Home Cinema Projector Guide

Setting up your own home cinema has never been as easy as it is today, but there are a few things you need to take into account in order to get exactly what you’re looking for.

This guide will discuss a few important things you need to consider when making your choice…

Resolution

The most common resolution for home cinema projectors is currently 1080p, however there are now 4K ultra HD projectors which have a much higher resolution. 4K delivers the best results for home cinemas since on most screen sizes you won’t see the individual pixels, meaning it produces a smooth, high quality image.

However, don’t forget that your source material will make a big difference to the quality of your projected image. High quality sources are best viewed on projectors that do justice to high definition source material. Therefore, if you’re investing in 4K content such as Blu-Ray, then you might want to consider investing in a 4K home cinema projector to get the most out of what you’re paying for. 

Contrast Ratio 

This is the ratio between the white and black areas in an image. The larger the contrast ratio of a projector, the greater the difference between the brightest whites and the darkest blacks a projector can deliver. In practice, higher contrast ratios mean a better image because there is a higher level of projected brightness, which means your image appears less faded.

Brightness

Projector brightness is measured in ANSI lumens. Home theatre projectors generally start out at about 1000 lumens and range upwards to 2500 lumens and more. The number of lumens your projector needs depends on your viewing environment. It is better to have the room dark with as little ambient light as possible since this will not require as much brightness. 

Throw Ratio

Throw is the distance between the projector and the projection surface. Throw ratio is the relationship between that distance and the width of the projected image. For example, if a projector has a 2:1 throw ratio, then for every  2 feet increase in distance, the projected image will widen by 1 foot.

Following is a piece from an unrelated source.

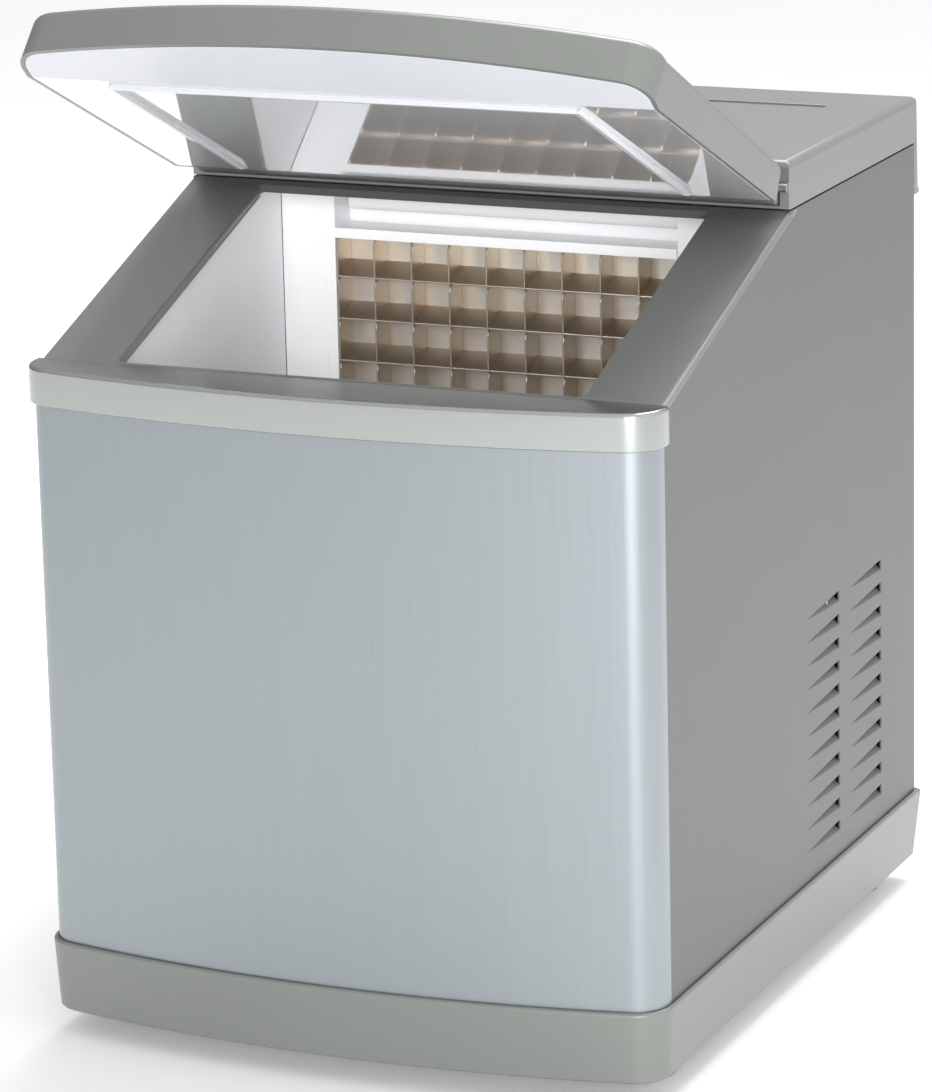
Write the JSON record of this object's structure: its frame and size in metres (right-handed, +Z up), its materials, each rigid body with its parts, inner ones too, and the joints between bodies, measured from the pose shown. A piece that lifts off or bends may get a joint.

Therefore, depending on how far away your projector will be, you should make sure the throw ratio is sufficient to fill the surface you’ll be projecting onto.

Lamp Life 

Finally, don’t forget to consider the ongoing maintenance and cost requirements of your new home cinema system. Most home cinema projectors typically have a lamp life of between 2,000 and 5,000 hours, but this refers to the "half-life" of the lamp which is the point at which the lamp is half as bright as it was when it was new. Longer lamp life means lower maintenance costs as you won’t need to replace the projector lamp as frequently. 

However, if you want to avoid maintenance costs, laser projectors are an increasingly popular alternative championed for their cost efficiency and high quality images.